The protection of family pets will be a standard condition in all Apprended Domestic Violence Orders, following the passing of the NSW government's domestic violence bill.
Illawarra Women's Health Centre general manager Sally Stephenson said it was common for domestic violence perpetrators to use whatever was important to their victim as a way to coerce and intimidate - and so often that ended up being the family pet.
"It's really surprisingly common," Ms Stephenson said.
"The strategies and the tools and instruments that perpetrators use are wide and varied but they really go for the things that are important emotionally to a woman.
"So it might be her children, it might be her pets. If she's a gardener, it might be her plants that they rip out of the garden.
"They'll really zero in on those things that are emotionally important to a woman."
The reforms will also give victims the chance to opt to give evidence in closed courts and via audio-visual link.
Also, if the perpetrator is representing themselves, they will not be able to personally cross-examine the victim.
"I think these amendments are a long time coming," she said.
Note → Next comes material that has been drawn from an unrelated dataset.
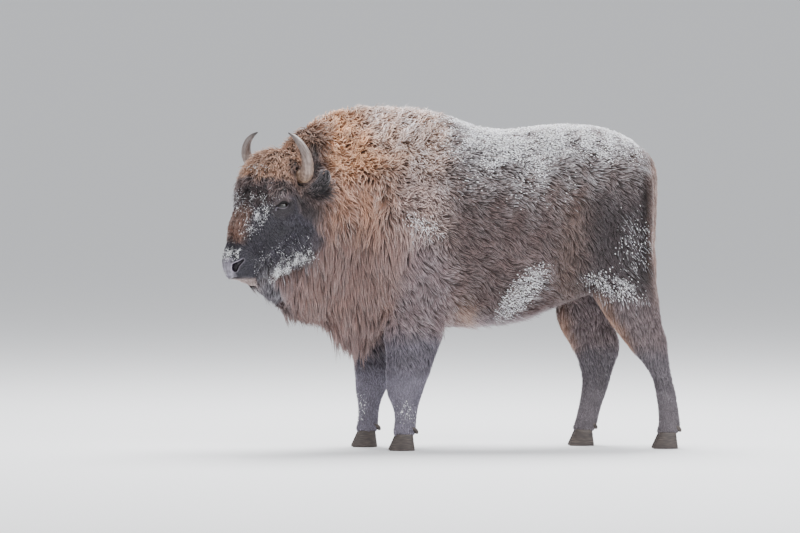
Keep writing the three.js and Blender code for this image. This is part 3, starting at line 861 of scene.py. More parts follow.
# Forms raised out of the head, or sunk where the amount is below 0: middle, radii, way (all in u, v, w) and amount.
SKULL_FORMS = (
    ((190, 160, 8), (75, 60, 62), (0.1, 0.93, 0.3), 11),
    ((150, 150, 56), (60, 50, 50), (0.0, 0.6, 0.8), 7),
    ((110, 176, -10), (60, 50, 50), (0, 1, 0), -7),
    ((330, 116, 2), (130, 46, 34), (0, 0.9, 0.4), 6),
    ((420, 100, -60), (110, 60, 60), (0, 1, 0), -9),
    ((260, 140, -110), (110, 60, 80), (0, 1, 0), 7),
    ((430, 76, 34), (110, 34, 40), (0, 0.7, 0.7), -6),
    ((490, 0, 60), (100, 90, 56), (0, 0, 1), -17),
    ((566, 74, -30), (50, 40, 44), (0.2, 1, 0.1), 8),
)
CHIN_FORMS = (
    ((600, 40, -86), (46, 52, 34), (0.7, 0.4, -0.3), 7),
    ((604, 0, -96), (50, 50, 44), (0.8, 0, -0.4), 6),
)


def tear_duct(x, y, end, width):
    """1 along the line that runs down from the inner corner of an eye, 0 beyond its end."""
    a, b = -(0.75 * (x + LID_HALF) + 0.65 * y), 0.65 * (x + LID_HALF) - 0.75 * y
    return ramp(a, -3, 3) * ramp(a, *end) * np.exp(-(b / width) ** 2)


def sculpt_head(co, place):
    """Orbits, lids, cheeks, nostrils, nose pad and mouth."""
    head = np.clip(place.part("head") * 1.5, 0, 1)
    p = head_local(co)
    side = place.head_side
    mirrored = p * np.stack([np.ones_like(side), side, np.ones_like(side)], 1)

    def lift(forms):
        for middle, radii, way, amount in forms:
            way = np.array(way, float) / np.linalg.norm(way)
            step = (amount * blob(mirrored, middle, radii) * head)[:, None] * way
            step[:, 1] *= side
            p[:] += step

    lift(SKULL_FORMS)
    fill = 13 * np.exp(-(near_line(p, CREASE) / 38) ** 2) * head * ramp(p[:, 0], 545, 500)
    p[:, 1] += fill * side
    lift(CHIN_FORMS)

    eye_now = [(s, eye_place(p, s)) for s, _ in SIDES]
    for s, (edge, x, y, c) in eye_now:
        middle, out, along, up = eye_frame(s)
        flat = np.hypot(x, y)
        near = (side == s) & (c > -30) & (flat < 60) & (head > 0.5)
        snap = near & (np.abs(edge) < 1.3) & (np.abs(x) < LID_HALF)
        y_new = np.where(snap, y - edge * np.sign(y), y)
        edge = np.where(snap, 0.0, edge)
        lid = np.sqrt(np.maximum((EYE_RADIUS + 3.0) ** 2 - x ** 2 - y_new ** 2, 30.0))
        inner = np.sqrt(np.maximum((EYE_RADIUS - 4.0) ** 2 - x ** 2 - y_new ** 2, 0.0)) - 3.0
        crease = (-2.6 * np.exp(-((edge - 8.5) / 2.4) ** 2) * (y > 0)
                  - 1.6 * np.exp(-((edge - 7.5) / 2.2) ** 2) * (y <= 0))
        puff = 2.8 * np.exp(-((edge - 15) / 5.0) ** 2) * (y > 0)
        brim = 0.9 * np.exp(-((edge - 1.5) / 1.6) ** 2)
        c_new = mix(lid, c, ramp(edge, 6, 24)) + crease + puff + brim
        c_new = np.where(edge < 0, mix(lid, inner, ramp(-edge, 0.0, 1.8)), c_new)
        c_new = c_new - 3.5 * tear_duct(x, y, (24, 12), 3.5)
        moved = middle + x[:, None] * along + y_new[:, None] * up + c_new[:, None] * out
        p[near] = moved[near]

    front = ramp(p[:, 0], 500, 570) * head
    p[:, 1] *= 1 - 0.20 * front
    p[:, 2] -= 8 * front
    p[:, 0] -= 7 * ramp(p[:, 0], 560, 620) * head
    below = ramp(before_mouth(p), 4, -26) * ramp(p[:, 0], 520, 566) * ramp(p[:, 2], -215, -170) * head
    p[:, 1] *= 1 - 0.36 * below
    p[:, 2] -= 24 * below
    p[:, 0] -= (13 + 0.45 * np.maximum(p[:, 0] - 575, 0)) * below
    flat = p.copy()
    d, r = near_line(p, NOSTRIL, True)
    inward = -np.array([0.48, 0.66, 0.58]) / np.linalg.norm([0.48, 0.66, 0.58])
    sink = 30 * (1 - ramp(d / r, 0.45, 1.05)) * (r / 14) ** 0.6
    rim = 4.5 * np.exp(-((d - r - 4.0) / 4.0) ** 2) * (0.5 + 0.5 * r / 14)
    rim = rim * (0.35 + 0.65 * ramp(p[:, 2] - 0.6 * (np.abs(p[:, 1]) - 50), -22, 6))
    step = ((sink - rim) * head * (p[:, 0] > 500))[:, None] * inward
    step[:, 1] *= side
    p += step
    mouth = near_line(p, MOUTH)
    groove = 7.0 * np.exp(-(mouth / 3.6) ** 2) * head * (p[:, 0] > 530)
    normal = place.normals @ np.stack([U, V, W], 1)
    p -= groove[:, None] * normal
    lips = 3.0 * np.exp(-((mouth - 9) / 5.0) ** 2) * head * (p[:, 0] > 530)
    p += lips[:, None] * normal
    philtrum = 3.0 * np.exp(-(p[:, 1] / 3.5) ** 2) * ramp(p[:, 0], 584, 604) * (p[:, 2] > -52) * (p[:, 2] < 22)
    p -= philtrum[:, None] * np.array([0.8, 0, 0.6])
    return from_head(p), flat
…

"They have been requested by the sector for a very long time. Women can be re-traumatised by the criminal justice system and one of the key ways that happens is by being cross-examined by their perpetrators.
"That often prevents women from following through with criminal prosecutions and allows perpetrators to continue to abuse and intimidate in court.
"It's a huge win for domestic violence victims and it will really ease the burden that they would have had to endure if [the court] wasn't closed."
While Ms Stephenson said the reforms were welcome, the new legislation would be of no use if it wasn't followed by funding and education about the changes.
"There's no point in bringing in changes if the people within the criminal justice system either don't know about them or do not understand them," she said.
"So things like magistrate training are really important. So is the provision, particularly in rural and regional areas, of proper safe rooms for women.
"The court infrastructure and the system and the people who are within the system really need to be supported in terms of understanding the reform and those reforms being funded."
NSW Attorney-General Mark Speakman said going to court can be overwhelming for victims and that the state government reforms "sought to ease that burden".